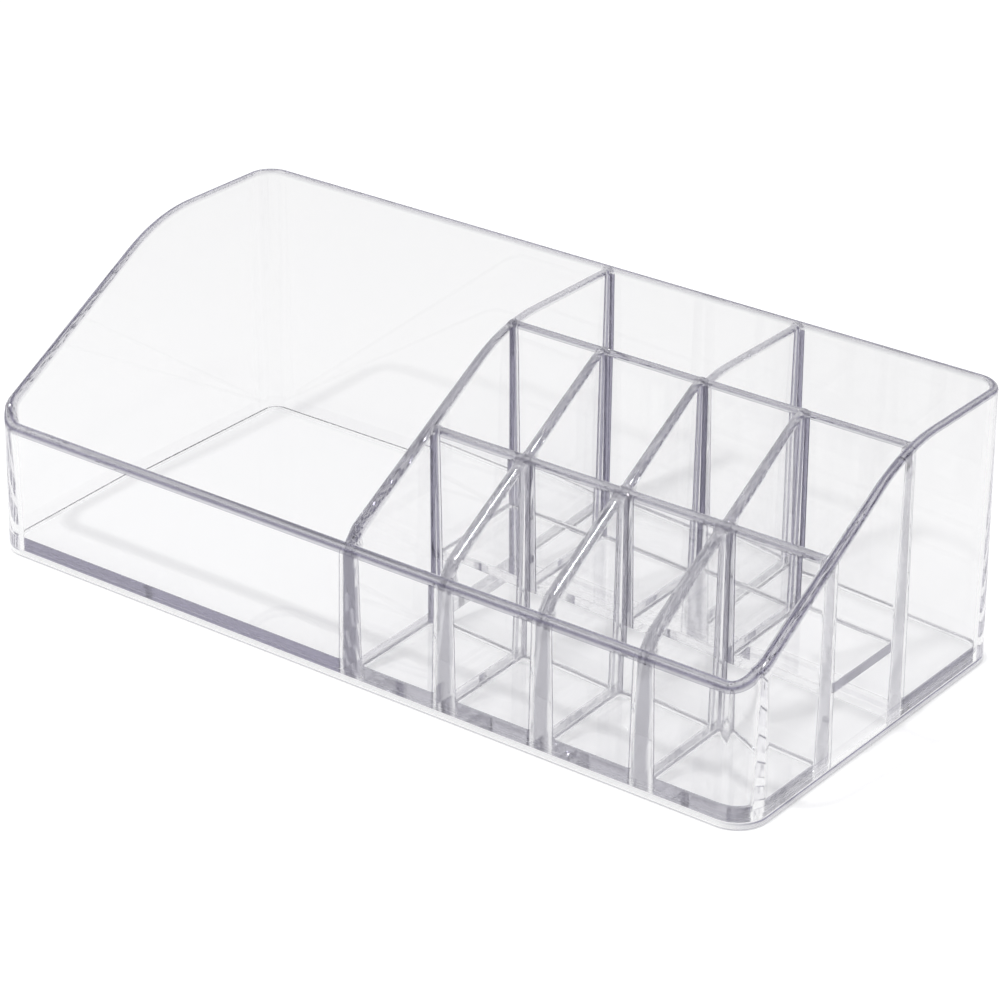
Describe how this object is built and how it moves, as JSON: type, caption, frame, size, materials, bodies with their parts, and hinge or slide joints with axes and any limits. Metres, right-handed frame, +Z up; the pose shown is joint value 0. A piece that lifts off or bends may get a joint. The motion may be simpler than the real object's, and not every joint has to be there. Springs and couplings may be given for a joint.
{
  "type": "vanity organizer",
  "caption": "Clear desktop vanity organizer: an open tray beside stepped rows of upright cells, with rounded corners and sloping side walls.",
  "frame": {"origin": "centre of the base, on the surface it stands on", "axes": "+X along the length towards the cells, +Y from the low front to the high back, +Z up"},
  "size_m": [0.24, 0.113, 0.0754],
  "materials": {
    "clear_plastic": "polished, transparent"
  },
  "bodies": {
    "root": {"front_wall": "clear_plastic", "back_wall": "clear_plastic", "left_wall": "clear_plastic", "right_wall": "clear_plastic", "main_partition": "clear_plastic", "front_row_divider": "clear_plastic", "rear_row_divider": "clear_plastic", "front_cell_divider_1": "clear_plastic", "front_cell_divider_2": "clear_plastic", "front_cell_divider_3": "clear_plastic", "middle_cell_divider_1": "clear_plastic", "middle_cell_divider_2": "clear_plastic", "middle_cell_divider_3": "clear_plastic", "rear_bay_divider": "clear_plastic", "tray_floor": "clear_plastic", "front_row_floor": "clear_plastic", "rear_bay_floor": "clear_plastic", "raised_floor": "clear_plastic"}
  },
  "joints": []
}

### Work to be completed
Reproduce the data shown above exactly.

### The response
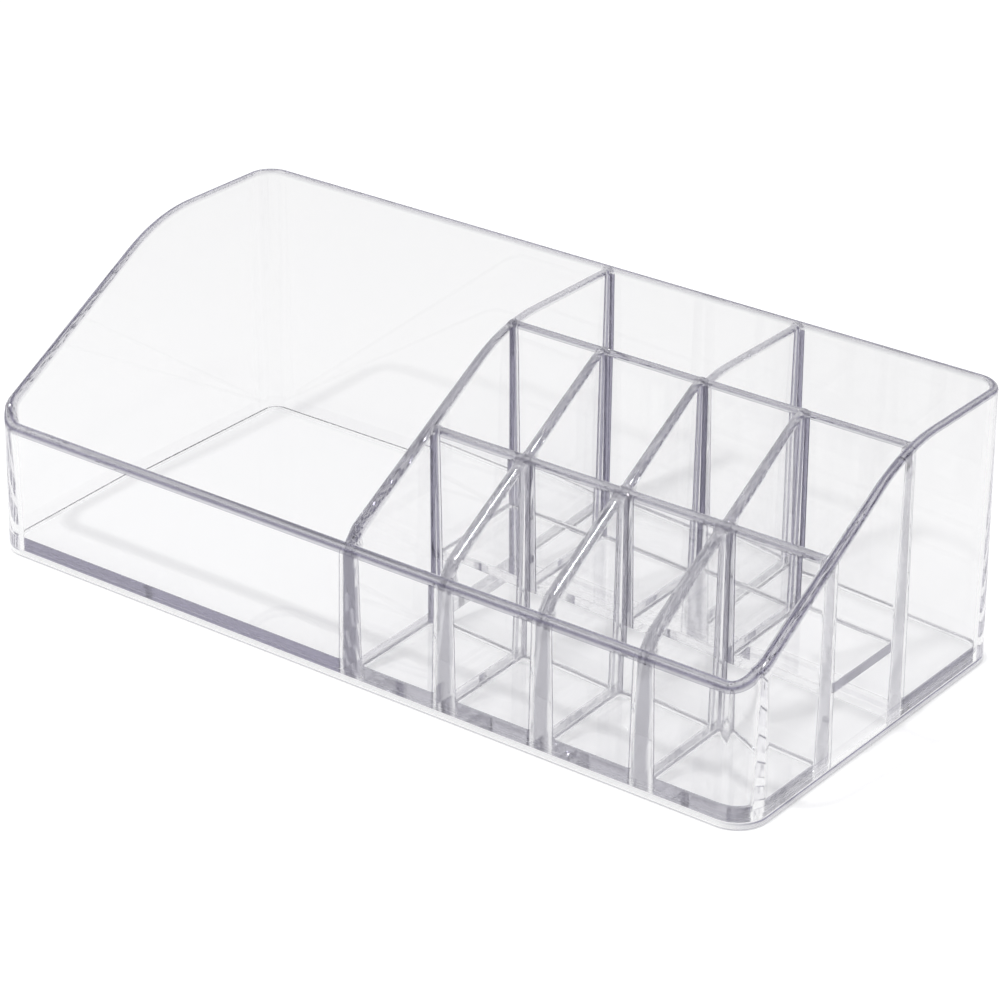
Describe how this object is built and how it moves, as JSON: type, caption, frame, size, materials, bodies with their parts, and hinge or slide joints with axes and any limits. Metres, right-handed frame, +Z up; the pose shown is joint value 0. A piece that lifts off or bends may get a joint. The motion may be simpler than the real object's, and not every joint has to be there. Springs and couplings may be given for a joint.
{
  "type": "vanity organizer",
  "caption": "Clear desktop vanity organizer: an open tray beside stepped rows of upright cells, with rounded corners and sloping side walls.",
  "frame": {"origin": "centre of the base, on the surface it stands on", "axes": "+X along the length towards the cells, +Y from the low front to the high back, +Z up"},
  "size_m": [0.24, 0.113, 0.0754],
  "materials": {
    "clear_plastic": "polished, transparent"
  },
  "bodies": {
    "root": {"front_wall": "clear_plastic", "back_wall": "clear_plastic", "left_wall": "clear_plastic", "right_wall": "clear_plastic", "main_partition": "clear_plastic", "front_row_divider": "clear_plastic", "rear_row_divider": "clear_plastic", "front_cell_divider_1": "clear_plastic", "front_cell_divider_2": "clear_plastic", "front_cell_divider_3": "clear_plastic", "middle_cell_divider_1": "clear_plastic", "middle_cell_divider_2": "clear_plastic", "middle_cell_divider_3": "clear_plastic", "rear_bay_divider": "clear_plastic", "tray_floor": "clear_plastic", "front_row_floor": "clear_plastic", "rear_bay_floor": "clear_plastic", "raised_floor": "clear_plastic"}
  },
  "joints": []
}